▸ Dataset records

— BEGIN —

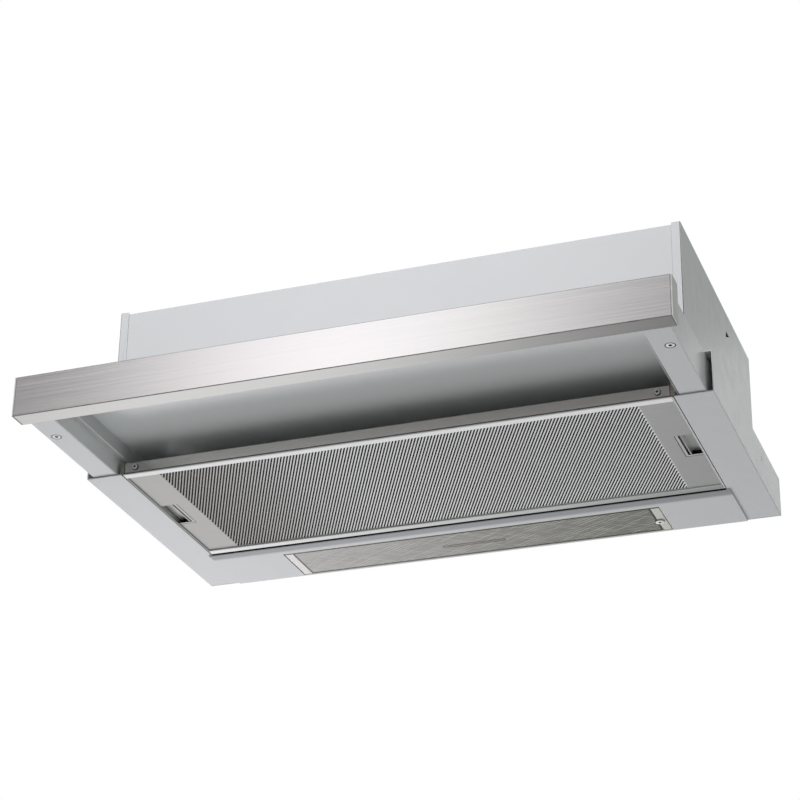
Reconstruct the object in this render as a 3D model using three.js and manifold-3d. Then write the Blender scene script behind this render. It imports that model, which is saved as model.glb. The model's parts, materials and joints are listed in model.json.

— END —
— BEGIN —

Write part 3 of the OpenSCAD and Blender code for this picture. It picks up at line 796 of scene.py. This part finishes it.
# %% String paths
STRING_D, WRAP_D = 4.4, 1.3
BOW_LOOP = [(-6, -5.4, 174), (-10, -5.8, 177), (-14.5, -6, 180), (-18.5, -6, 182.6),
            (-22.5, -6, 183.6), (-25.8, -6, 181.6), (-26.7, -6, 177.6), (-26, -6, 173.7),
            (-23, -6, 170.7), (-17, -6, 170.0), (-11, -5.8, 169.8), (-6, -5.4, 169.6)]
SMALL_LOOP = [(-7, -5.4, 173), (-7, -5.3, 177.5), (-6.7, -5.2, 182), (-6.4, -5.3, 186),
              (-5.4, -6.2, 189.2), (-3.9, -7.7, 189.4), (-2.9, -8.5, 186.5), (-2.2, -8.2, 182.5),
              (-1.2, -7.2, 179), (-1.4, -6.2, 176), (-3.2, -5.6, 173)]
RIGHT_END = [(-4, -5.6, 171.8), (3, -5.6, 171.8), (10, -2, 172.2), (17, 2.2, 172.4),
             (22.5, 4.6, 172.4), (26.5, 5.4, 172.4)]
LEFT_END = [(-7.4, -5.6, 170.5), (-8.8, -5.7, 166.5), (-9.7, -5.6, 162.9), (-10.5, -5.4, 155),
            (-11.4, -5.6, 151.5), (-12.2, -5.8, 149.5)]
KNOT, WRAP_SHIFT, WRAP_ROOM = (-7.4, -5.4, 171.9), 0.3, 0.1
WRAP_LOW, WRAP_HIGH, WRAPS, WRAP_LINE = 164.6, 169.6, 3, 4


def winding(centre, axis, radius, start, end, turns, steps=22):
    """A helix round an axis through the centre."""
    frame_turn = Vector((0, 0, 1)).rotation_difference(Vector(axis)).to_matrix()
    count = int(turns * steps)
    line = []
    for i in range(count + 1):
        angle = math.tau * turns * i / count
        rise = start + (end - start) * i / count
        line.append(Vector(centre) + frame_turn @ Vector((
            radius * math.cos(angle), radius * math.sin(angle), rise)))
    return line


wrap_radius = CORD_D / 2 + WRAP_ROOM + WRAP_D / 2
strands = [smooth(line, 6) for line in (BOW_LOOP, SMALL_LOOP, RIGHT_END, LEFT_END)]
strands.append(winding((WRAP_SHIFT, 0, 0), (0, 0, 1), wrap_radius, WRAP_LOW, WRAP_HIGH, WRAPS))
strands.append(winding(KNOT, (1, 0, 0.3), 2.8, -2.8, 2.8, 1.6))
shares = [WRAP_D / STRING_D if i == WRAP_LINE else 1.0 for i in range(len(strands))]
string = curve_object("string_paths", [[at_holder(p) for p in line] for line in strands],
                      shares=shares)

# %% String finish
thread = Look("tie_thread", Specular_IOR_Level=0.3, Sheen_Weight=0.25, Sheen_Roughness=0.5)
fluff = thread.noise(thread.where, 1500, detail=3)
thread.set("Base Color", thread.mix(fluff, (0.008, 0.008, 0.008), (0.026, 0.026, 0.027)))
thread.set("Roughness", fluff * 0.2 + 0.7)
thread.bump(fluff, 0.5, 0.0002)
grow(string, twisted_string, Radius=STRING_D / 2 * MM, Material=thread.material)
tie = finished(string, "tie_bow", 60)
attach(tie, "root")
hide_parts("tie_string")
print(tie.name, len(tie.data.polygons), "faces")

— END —
— BEGIN —

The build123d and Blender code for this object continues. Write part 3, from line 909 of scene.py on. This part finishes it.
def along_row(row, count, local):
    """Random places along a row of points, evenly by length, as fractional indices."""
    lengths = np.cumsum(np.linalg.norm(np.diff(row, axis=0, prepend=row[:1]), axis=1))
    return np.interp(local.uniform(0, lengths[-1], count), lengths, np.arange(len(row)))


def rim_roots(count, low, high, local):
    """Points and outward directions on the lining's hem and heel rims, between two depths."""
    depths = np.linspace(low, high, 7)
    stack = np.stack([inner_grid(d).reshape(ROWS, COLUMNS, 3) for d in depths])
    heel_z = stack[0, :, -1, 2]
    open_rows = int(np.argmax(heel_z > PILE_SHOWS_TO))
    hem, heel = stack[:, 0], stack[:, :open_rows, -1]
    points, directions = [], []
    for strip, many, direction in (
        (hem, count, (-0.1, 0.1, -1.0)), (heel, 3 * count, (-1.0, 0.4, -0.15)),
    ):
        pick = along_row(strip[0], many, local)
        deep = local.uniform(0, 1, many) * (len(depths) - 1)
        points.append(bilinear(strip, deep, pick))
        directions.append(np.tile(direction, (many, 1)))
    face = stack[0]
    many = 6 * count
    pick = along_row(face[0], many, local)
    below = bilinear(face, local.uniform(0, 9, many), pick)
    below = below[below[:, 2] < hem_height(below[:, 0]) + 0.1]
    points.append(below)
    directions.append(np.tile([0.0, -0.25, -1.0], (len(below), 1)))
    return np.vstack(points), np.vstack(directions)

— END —

▸ Work to complete
Go through the records and show every line with the string "finishes" in it.

▸ Task result
Write part 3 of the OpenSCAD and Blender code for this picture. It picks up at line 796 of scene.py. This part finishes it.
The build123d and Blender code for this object continues. Write part 3, from line 909 of scene.py on. This part finishes it.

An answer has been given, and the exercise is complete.